South Korea has one of the fastest ageing societies in the world, with those 65 or older now accounting for 13.1 per cent of the population, up from 3.8 per cent in 1980.

Caught off-guard, the government is scrambling to strengthen the social safety net, but benefits remain paltry.

The 2015 Melbourne Mercer Global Pension Index, released in October, measured the retirement income systems of 25 major economies and ranked South Korea 24th, with only India ranked lower. Last year, only 45 per cent of South Koreans between 55 and 79 received pensions; their monthly payout averaged $431, or 82 per cent of the minimum cost of living for a single person, according to government data.

About 30 per cent of older South Korean families have a monthly income below the absolute poverty level. But they can get welfare only when they can prove that their family is unwilling or unable to support them. Many reject that option because they find it too embarrassing to reach out to relatives they have not contacted for many years.

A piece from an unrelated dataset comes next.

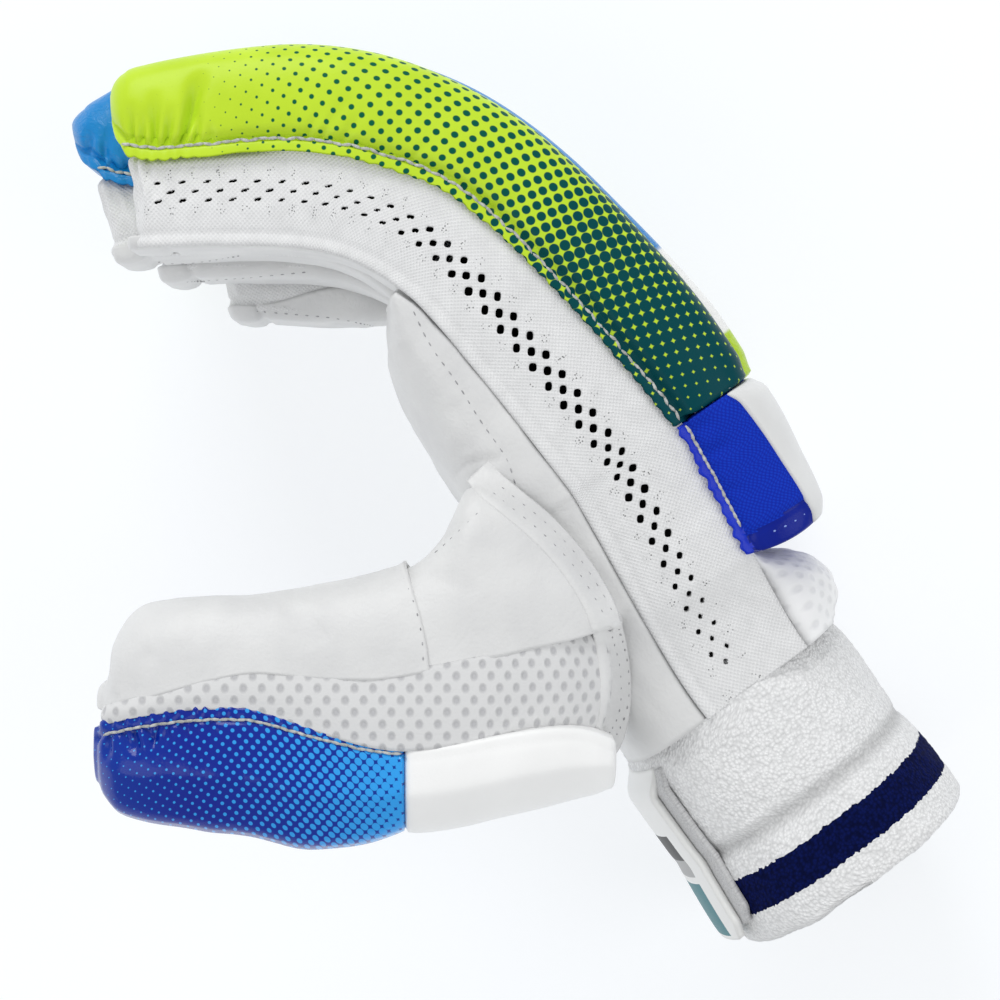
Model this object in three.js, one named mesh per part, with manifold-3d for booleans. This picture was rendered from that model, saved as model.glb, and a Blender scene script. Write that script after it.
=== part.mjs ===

And one out of every four elderly people in South Korea has depression, according to a study published by the Korea Institute for Health and Social Affairs in September. As a group, their suicide rate is double the national suicide rate.

When people die alone, the police try to locate relatives and determine whether they will claim the remains — a process that can take months, as it did in Song’s case — before cremation. In the same mortuary was the body of a man discovered in his room two and a half years after he hanged himself.

Fear of such a fate bothered Ham Hak-joon, 87, whose small bus company went bust during the financial crisis of 1997-98. He lives alone in a $130-a-month rented room in a rundown neighbourhood.

His burden was recently lifted when Nanum & Nanum agreed to hold his funeral.

“I am prepared now, ready to die,” he said, his eyes fixed on a small portable TV, one of his last connections to the broader world, especially after his arthritic legs made it increasingly difficult for him to venture out.